REPUBLIKA.CO.ID, JAKARTA — Pengamat hukum Universitas Jenderal Soedirman (Unsoed) Purwokerti, Hibnu Nugroho, menilai perlu ada evaluasi atas hukuman pidana pelaku korupsi. Hibnu mendukung kejaksaan menerapkan tuntutan hukum berat bagi tersangka korupsi.
Menurut Hibnu, kita harus mengevaluasi terhadap hukuman pidana korupsi karena adanya kecenderungan hukumannya tidak menimbulkan efek jera. “Baik itu terhadap pidana penjaranya, apalagi kerugian negaranya. Kerugian negara itu tidak lebih dari 20 persen yang kembali kepada negara,” kata Hibnu.

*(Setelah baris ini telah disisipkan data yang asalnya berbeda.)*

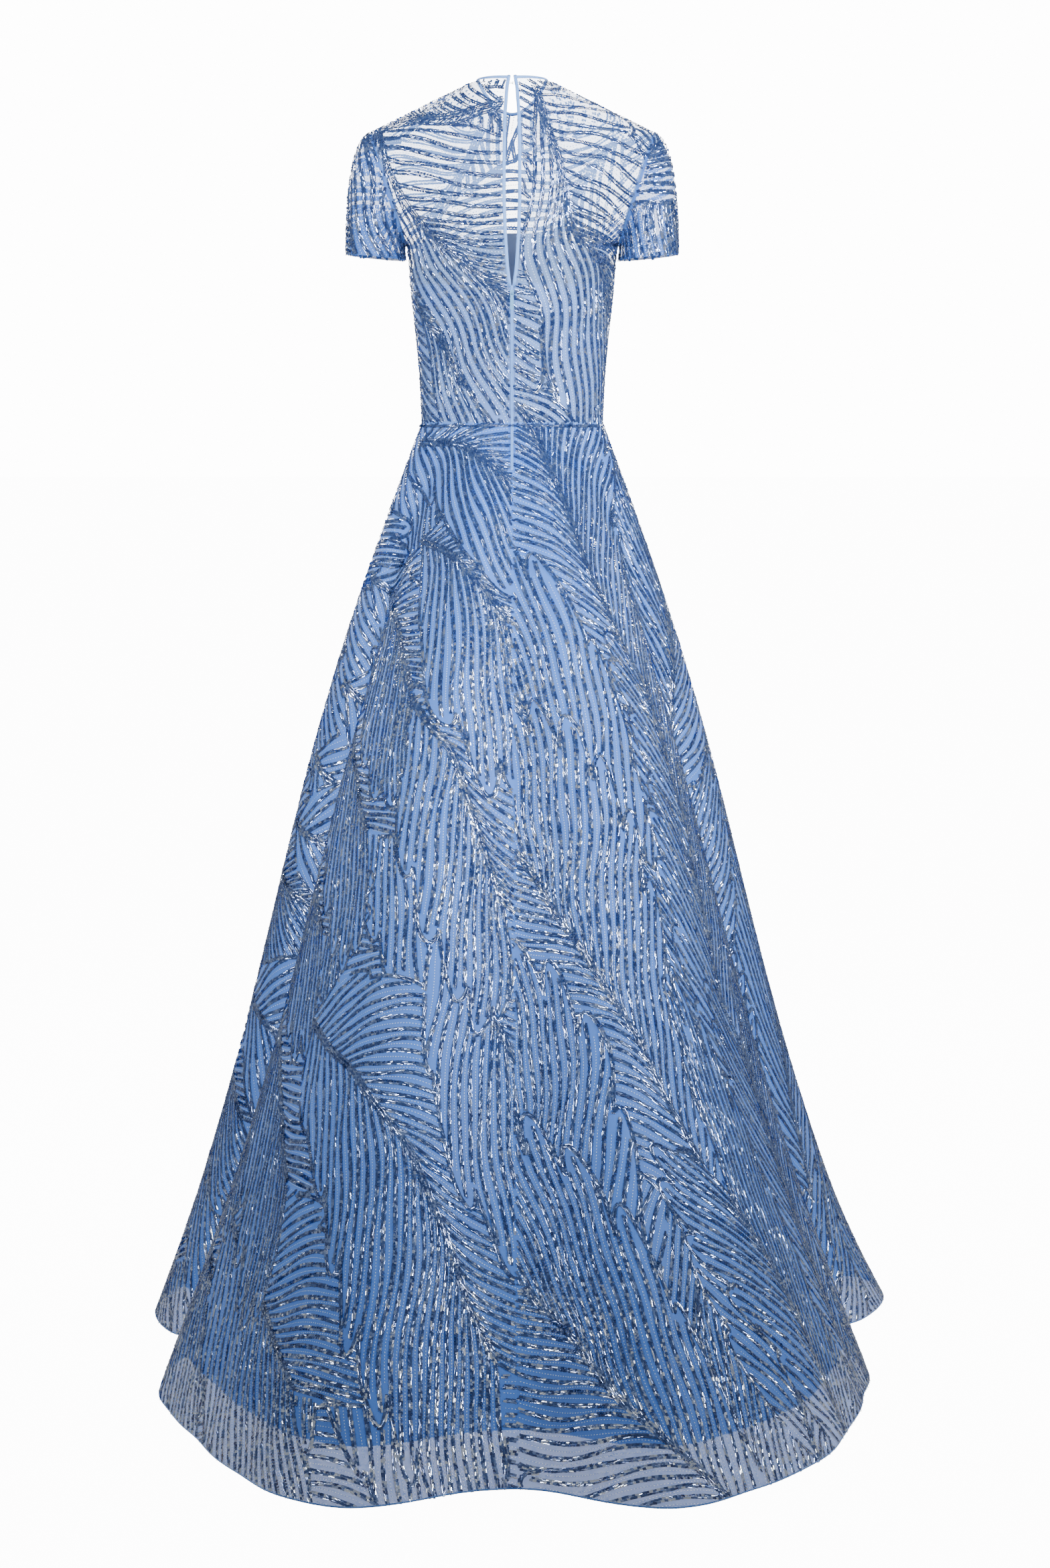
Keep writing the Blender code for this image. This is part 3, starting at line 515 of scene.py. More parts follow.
# Seen from behind, the wearer's left is on the left
PANELS = {
    name: kind(name, surface, u_range, v_range, upright, kind is ColumnPanel)
    for name, kind, surface, u_range, v_range, upright in (
        ("skirt_back_left", Panel, skirt_point, (LEFT_SEAM, 0.0), SKIRT_DROP, 1.0),
        ("skirt_back_right", Panel, skirt_point, (FOLD_COUNT, RIGHT_SEAM), SKIRT_DROP, 0.0),
        ("skirt_front", Panel, skirt_point, (RIGHT_SEAM, LEFT_SEAM), SKIRT_DROP, 0.5),
        ("bodice_back_left", RowPanel, left_back, (SIDE, 0.0), FROM_NECK, 1.0),
        ("bodice_back_right", RowPanel, right_back, (CENTRE, SIDE), FROM_NECK, 0.0),
        ("bodice_front", RowPanel, front, (-SIDE, SIDE), FROM_NECK, 0.5),
        ("sleeve_left", ColumnPanel, left_sleeve, (1.0, 0.0), WHOLE, 0.5),
        ("sleeve_right", ColumnPanel, right_sleeve, (0.0, 1.0), WHOLE, 0.5),
        ("sleeve_hem_left", ColumnPanel, left_sleeve, (1.0, 0.0), HEM, 0.5),
        ("sleeve_hem_right", ColumnPanel, right_sleeve, (0.0, 1.0), HEM, 0.5),
        ("lining_back_left", RowPanel, left_back_lining, (LINING_SIDE, LINING_MID), WHOLE, 1.0),
        ("lining_back_right", RowPanel, right_back_lining, (LINING_MID, LINING_SIDE), WHOLE, 0.0),
        ("lining_front", RowPanel, front_lining, (-FRONT_SIDE, FRONT_SIDE), WHOLE, 0.5),
        ("lining_skirt_back", Panel, skirt_point, BACK_WIDTH, LINING_DROP, 0.5),
        ("lining_skirt_front", Panel, skirt_point, FRONT_WIDTH, LINING_DROP, 0.5),
    )
}


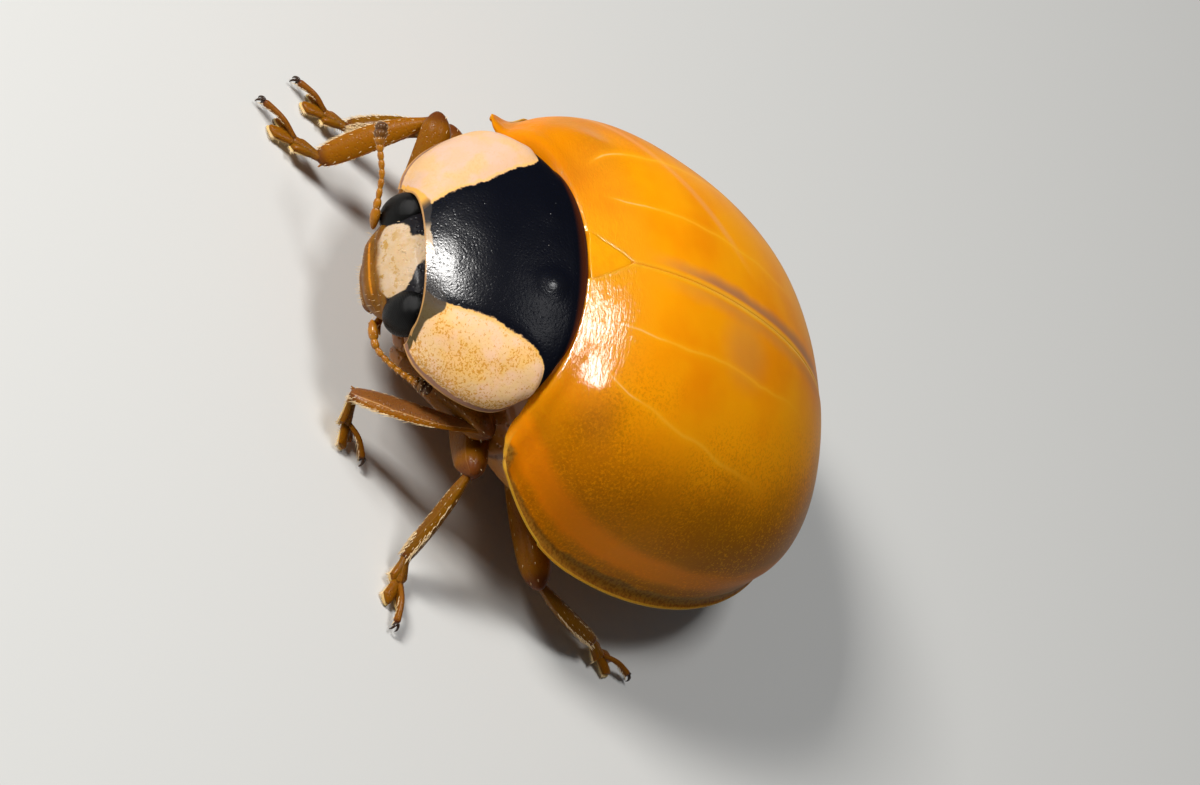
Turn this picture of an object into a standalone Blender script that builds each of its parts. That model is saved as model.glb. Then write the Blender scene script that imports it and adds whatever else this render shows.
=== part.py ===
"""A newly emerged ladybird beetle, standing: a still, life-size model.

The shapes are worked out in millimetres in the beetle's own frame: +X is its left, +Y its tail,
+Z up, y = 0 where the wing cases meet behind the pronotum, z = 0 the plane of their side rim.
seat() then turns them into metres and stands the beetle on z = 0, over the middle of its footprint.
"""

import math

import bmesh
import bpy
from mathutils import Matrix, Vector

MM = 0.001
RIM_HEIGHT = 1.0  # the rim plane above the surface that the feet stand on
FOOTPRINT_X = 0.315  # middle of the whole beetle's outline, in its own frame
FOOTPRINT_Y = 1.543
GAP = 0.03  # clear gap between neighbouring pieces

# Wing cases (elytra)
CASE_HALF_WIDTH = 2.886
CASE_LENGTH = 6.005
CASE_HEIGHT = 2.42
CASE_FRONT_Y = -0.45  # the shoulders reach this far forward
CASE_NOTCH_Y = -0.05  # the base at the midline
SHOULDER_X = 2.08
SHOULDER_WIDTH_RATIO = 0.719
WIDEST_AT = 0.323  # share of the length, from the shoulders
HIGHEST_AT = 0.326
BASE_HEIGHT_RATIO = 0.764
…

Dalam aspek ‘balasan’ yang retributif yang lama, menurutnya, karena ditengarai hukuman pidana korupsi saat ini terlalu ringan. “Ibaratnya keluar penjara masih kaya sekali. Bahkan menghitung berapa pidananya, berapa kerugian negaranya, keluar dari penjara masih tajir-tajir,” ungkap dosen pengajar Fakultas Hukum Unsoed ini. Kondisi seperti ini, lanjut Hibnu, tidak boleh terjadi di negara yang angka korupsinya tinggi.

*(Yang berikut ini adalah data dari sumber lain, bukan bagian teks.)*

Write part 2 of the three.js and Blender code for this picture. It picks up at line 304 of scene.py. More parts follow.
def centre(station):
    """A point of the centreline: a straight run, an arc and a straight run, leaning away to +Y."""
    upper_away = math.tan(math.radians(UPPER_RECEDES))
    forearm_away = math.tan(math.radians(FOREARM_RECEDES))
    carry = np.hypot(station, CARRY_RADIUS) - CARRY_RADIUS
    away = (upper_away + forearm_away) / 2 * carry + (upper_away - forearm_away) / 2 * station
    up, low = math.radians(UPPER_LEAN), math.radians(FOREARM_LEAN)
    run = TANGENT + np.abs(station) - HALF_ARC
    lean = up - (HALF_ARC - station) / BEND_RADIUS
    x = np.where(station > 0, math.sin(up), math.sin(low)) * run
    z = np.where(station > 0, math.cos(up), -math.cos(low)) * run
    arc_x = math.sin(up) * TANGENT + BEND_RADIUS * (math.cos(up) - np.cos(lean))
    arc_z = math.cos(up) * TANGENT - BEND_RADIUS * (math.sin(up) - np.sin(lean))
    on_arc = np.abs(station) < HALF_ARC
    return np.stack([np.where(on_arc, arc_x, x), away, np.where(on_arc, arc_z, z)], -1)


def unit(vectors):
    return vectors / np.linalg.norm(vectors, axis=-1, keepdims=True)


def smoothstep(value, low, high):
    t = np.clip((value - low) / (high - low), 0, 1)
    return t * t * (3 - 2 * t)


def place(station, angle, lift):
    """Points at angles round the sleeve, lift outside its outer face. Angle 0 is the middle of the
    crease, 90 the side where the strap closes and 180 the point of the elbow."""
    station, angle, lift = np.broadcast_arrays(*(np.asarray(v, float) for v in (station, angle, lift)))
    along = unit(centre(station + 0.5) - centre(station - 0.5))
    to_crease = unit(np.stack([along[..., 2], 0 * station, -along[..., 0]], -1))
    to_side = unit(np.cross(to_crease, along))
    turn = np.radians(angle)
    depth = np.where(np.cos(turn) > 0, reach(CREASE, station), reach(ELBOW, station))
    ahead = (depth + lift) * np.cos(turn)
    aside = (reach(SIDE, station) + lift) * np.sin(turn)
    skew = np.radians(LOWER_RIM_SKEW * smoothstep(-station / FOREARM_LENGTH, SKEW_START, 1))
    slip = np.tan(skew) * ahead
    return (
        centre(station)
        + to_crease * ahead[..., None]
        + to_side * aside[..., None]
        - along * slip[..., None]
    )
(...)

Salah satu cara yang harus dilakukan, menurut Hibnu, adalah dengan tuntutan pidana yang tinggi untuk terdakwa korupsi. “Dan terakhir di majelis hakim yang seirama dengan Jaksa Penuntut Umum (JPU),” kata Hibnu.
Hibnu menilai Kejaksaan banyak membantu BUMN dalam program bersih-bersihnya. Dikatakannya, BUMN sebagai perusahaan negara yang harus memberikan contoh tata kelola yang baik. Termasuk bisa memberikan support dalam pemasukan negara.
“Jadi BUMN yang sudah menggunakan fasilitas negara, uang negara, tidak bisa dikelola dengan setengah hati. Indonesia sedang butuh pendapatan negara. Jangan terus BUMN hidup segan mati tak mau. Selain pajak, kan tulang punggungnya ada di BUMN. Jadi harus diantisipasi kerugian-kerugiannya,” papar Hibnu.